That date is well before ITER, the giant, internationally funded experimental reactor, is slated to begin experiments that could produce meaningful amounts of fusion energy. Although ITER is widely expected to eventually achieve a sustained fusion reaction, known as a burning plasma, it won’t do so until at least 2035, when initial experiments with tritium are due to get underway. ITER is solely a research facility and won’t produce electricity.

The NASEM report, released on 17 February, urged the US Department of Energy and the private sector to collaborate on the construction of a fusion pilot plant to begin operations in the 2035–40 time frame. The teams will also need to develop road maps for the enabling technologies.

The plant should produce more than 50 MW of electricity, enough to prove that fusion power is commercially viable. The initial goal will be to demonstrate output of 100–500 MW of electricity for 100 seconds or more. The second phase would produce more than 50 MW of electricity for three hours or more. Utilities will then have the information they need to proceed to build their own power plants, says Richard Hawryluk of Princeton Plasma Physics Laboratory, who chaired the NASEM committee that wrote the report.

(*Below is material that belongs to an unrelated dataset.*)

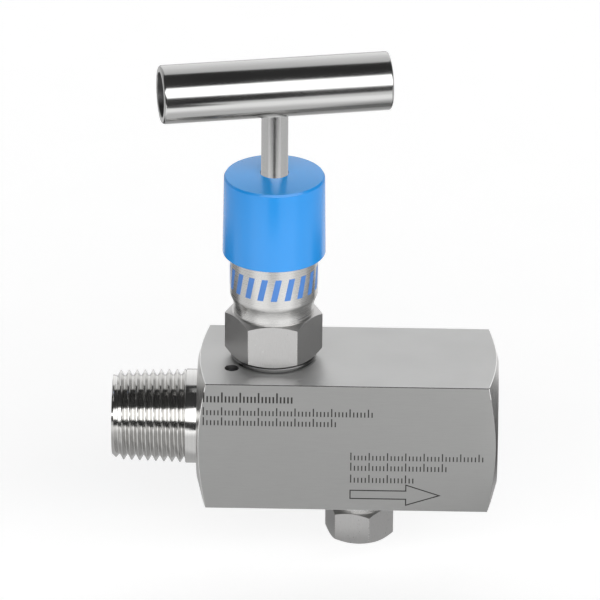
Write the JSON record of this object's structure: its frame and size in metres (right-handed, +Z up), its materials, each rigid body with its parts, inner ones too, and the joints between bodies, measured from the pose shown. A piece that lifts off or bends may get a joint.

“This plan is bold, but we believe it is achievable,” says Hawryluk. “The US has played a major role in the development of fundamental science of fusion; the US can now either take the lead in the technology or frankly let others take the lead.” The UK and China also have ambitious plans to develop grid-scale fusion power, he notes.

The committee was agnostic about which fusion approach—whether the mainstream tokamak or any number of alternative concepts pursued in the private sector—will be embodied in a pilot plant and recommended that multiple private–public teams float different proposals. But while acknowledging that there are other potential fusion fuel cycles, the report noted that the mainstream tritium–deuterium fusion reaction will require a method to breed tritium within the fusion reactor chamber. The world’s total commercially available tritium inventory of around 40 kg is on the same order as one year’s consumption by the proposed plant, it said. ITER will serve as a test bed for breeding tritium.

Apart from the further improvements in plasma characteristics that will be needed to produce power, other technology challenges stand in the path of a pilot plant. They include finding materials and structural components that can withstand the reactor’s high heat and high-energy neutron flux environment and discovering ways to continuously refuel the reactor while removing the helium by-product of the fusion reaction.

Developing high-temperature superconducting magnets with sustained performance at high field strengths will be key to building fusion reactors that are smaller than ITER, which is slightly taller than the Arc de Triomphe monument in Paris. ITER is using conventional low-temperature superconductors, which have lower field strengths than their high-temperature counterparts.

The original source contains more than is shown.